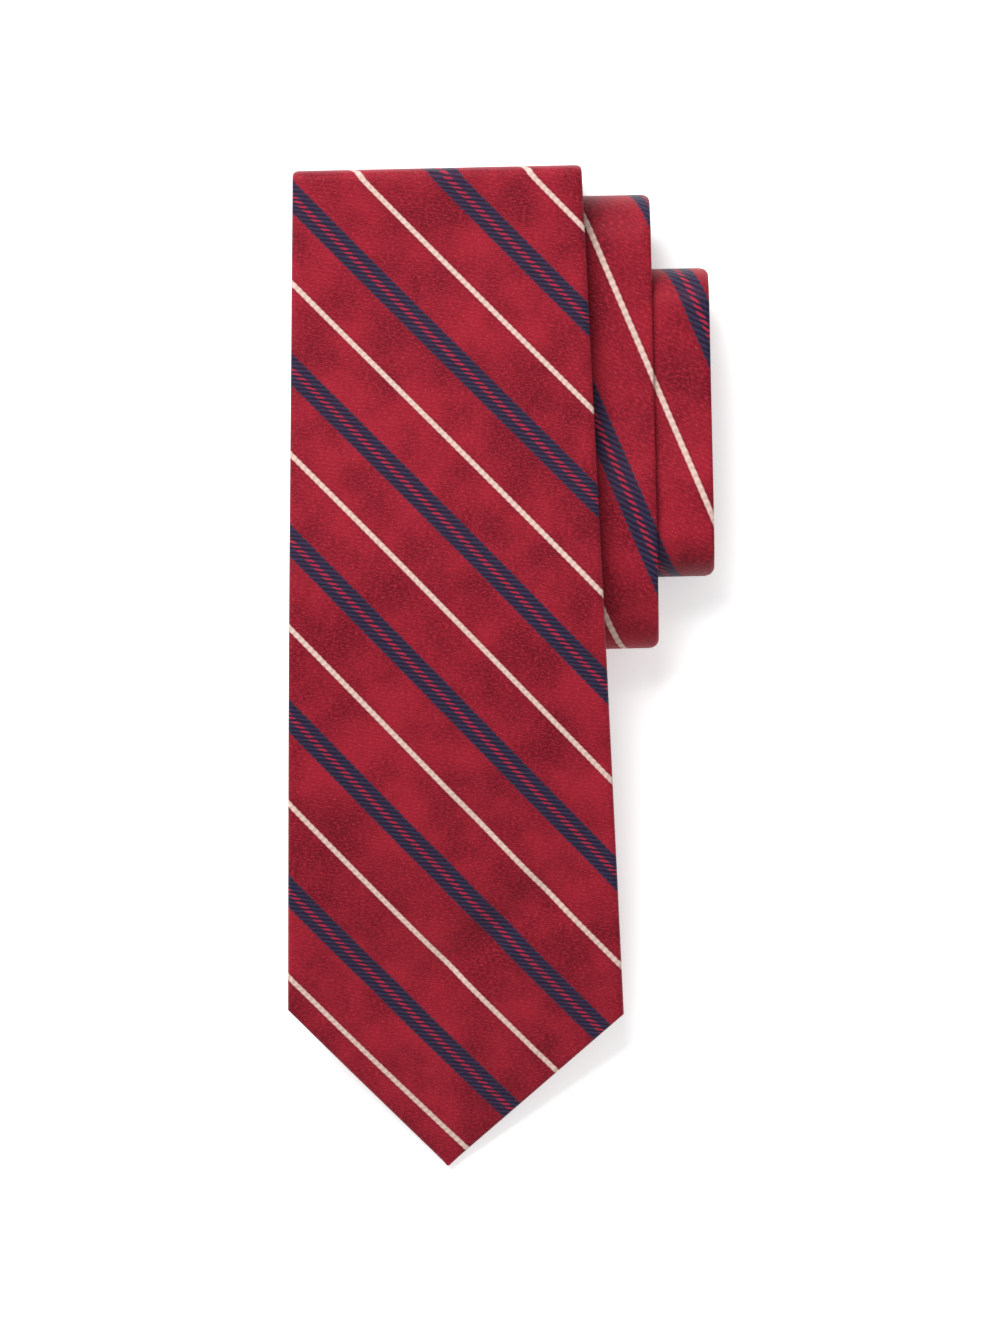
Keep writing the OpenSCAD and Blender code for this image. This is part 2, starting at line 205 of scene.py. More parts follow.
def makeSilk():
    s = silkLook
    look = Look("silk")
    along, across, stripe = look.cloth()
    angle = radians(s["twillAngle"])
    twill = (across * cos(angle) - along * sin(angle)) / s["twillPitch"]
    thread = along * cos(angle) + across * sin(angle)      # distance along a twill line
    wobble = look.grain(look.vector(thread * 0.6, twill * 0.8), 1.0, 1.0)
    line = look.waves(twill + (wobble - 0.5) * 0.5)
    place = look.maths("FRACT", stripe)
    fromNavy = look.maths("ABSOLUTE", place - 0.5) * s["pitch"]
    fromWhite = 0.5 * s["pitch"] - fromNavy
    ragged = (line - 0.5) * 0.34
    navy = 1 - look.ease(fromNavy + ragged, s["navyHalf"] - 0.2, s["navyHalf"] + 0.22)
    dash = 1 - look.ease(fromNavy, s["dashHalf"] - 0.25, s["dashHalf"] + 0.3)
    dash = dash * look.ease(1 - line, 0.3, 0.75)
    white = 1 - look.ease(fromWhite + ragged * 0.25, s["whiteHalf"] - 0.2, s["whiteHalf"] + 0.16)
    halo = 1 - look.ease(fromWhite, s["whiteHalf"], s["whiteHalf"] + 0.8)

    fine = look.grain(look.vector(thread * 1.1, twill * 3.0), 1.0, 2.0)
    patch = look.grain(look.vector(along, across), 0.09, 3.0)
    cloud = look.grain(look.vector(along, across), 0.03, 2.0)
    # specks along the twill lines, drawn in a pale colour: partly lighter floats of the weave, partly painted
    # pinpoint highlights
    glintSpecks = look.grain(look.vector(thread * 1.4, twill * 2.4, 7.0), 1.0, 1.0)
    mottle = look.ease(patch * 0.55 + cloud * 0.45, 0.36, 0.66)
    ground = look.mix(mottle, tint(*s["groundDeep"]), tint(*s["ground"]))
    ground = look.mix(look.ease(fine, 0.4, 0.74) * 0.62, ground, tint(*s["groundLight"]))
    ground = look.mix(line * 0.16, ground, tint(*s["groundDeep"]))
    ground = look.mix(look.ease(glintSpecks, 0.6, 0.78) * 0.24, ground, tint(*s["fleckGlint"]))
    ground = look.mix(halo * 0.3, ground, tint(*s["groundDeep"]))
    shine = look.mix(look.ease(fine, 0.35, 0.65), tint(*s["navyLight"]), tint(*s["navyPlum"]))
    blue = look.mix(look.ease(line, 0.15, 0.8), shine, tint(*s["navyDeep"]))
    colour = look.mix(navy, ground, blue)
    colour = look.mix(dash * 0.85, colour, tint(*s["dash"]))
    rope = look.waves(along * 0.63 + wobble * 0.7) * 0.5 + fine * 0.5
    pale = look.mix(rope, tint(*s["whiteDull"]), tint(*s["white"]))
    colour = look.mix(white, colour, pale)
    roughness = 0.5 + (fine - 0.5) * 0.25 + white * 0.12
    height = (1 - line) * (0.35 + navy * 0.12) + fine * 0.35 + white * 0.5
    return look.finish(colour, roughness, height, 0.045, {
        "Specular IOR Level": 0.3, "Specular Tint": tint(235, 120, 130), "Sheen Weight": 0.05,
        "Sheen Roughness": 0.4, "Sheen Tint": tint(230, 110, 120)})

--

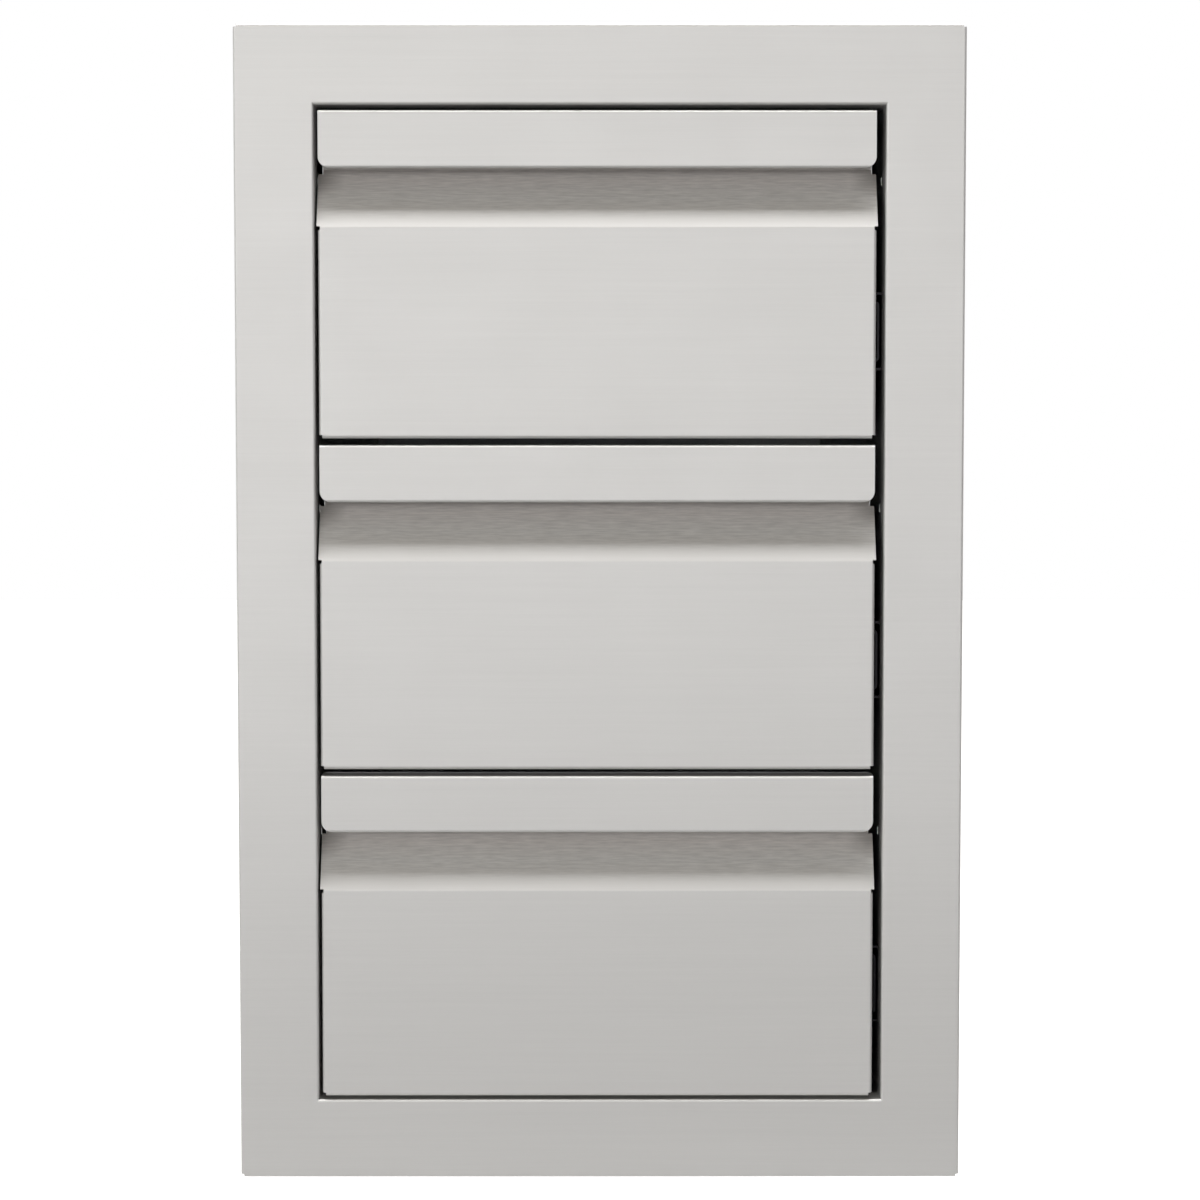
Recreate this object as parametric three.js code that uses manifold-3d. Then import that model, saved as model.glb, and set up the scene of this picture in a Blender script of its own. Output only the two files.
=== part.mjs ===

==

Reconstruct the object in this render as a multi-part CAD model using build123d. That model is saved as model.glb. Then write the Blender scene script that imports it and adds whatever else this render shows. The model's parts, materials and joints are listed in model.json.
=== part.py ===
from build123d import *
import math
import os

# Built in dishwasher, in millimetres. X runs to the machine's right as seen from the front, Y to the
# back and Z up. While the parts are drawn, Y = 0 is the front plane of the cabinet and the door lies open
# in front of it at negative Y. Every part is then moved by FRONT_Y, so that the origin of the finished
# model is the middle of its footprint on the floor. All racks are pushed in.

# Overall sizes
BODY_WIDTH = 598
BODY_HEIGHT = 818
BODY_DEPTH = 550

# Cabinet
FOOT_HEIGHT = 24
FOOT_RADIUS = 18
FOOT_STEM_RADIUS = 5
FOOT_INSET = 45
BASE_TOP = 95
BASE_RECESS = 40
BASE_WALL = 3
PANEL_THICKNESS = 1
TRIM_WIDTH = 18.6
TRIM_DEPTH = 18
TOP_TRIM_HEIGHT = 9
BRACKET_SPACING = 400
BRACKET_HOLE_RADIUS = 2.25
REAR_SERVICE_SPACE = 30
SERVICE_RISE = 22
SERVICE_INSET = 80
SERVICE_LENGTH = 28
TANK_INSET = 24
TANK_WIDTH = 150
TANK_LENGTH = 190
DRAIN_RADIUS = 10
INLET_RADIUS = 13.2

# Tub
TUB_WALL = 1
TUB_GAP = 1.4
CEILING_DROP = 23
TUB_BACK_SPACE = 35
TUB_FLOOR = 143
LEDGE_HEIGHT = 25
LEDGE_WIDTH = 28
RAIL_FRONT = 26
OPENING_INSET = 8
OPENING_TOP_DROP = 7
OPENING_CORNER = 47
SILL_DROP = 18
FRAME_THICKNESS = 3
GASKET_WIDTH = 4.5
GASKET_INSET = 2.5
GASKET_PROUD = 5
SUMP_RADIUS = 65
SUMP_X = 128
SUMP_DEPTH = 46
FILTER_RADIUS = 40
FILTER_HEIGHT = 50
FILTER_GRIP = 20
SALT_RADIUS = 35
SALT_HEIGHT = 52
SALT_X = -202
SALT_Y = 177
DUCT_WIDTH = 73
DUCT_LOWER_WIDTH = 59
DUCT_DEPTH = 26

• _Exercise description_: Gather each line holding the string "object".

• _Solution to this problem_:
Recreate this object as parametric three.js code that uses manifold-3d. Then import that model, saved as model.glb, and set up the scene of this picture in a Blender script of its own. Output only the two files.
Reconstruct the object in this render as a multi-part CAD model using build123d. That model is saved as model.glb. Then write the Blender scene script that imports it and adds whatever else this render shows. The model's parts, materials and joints are listed in model.json.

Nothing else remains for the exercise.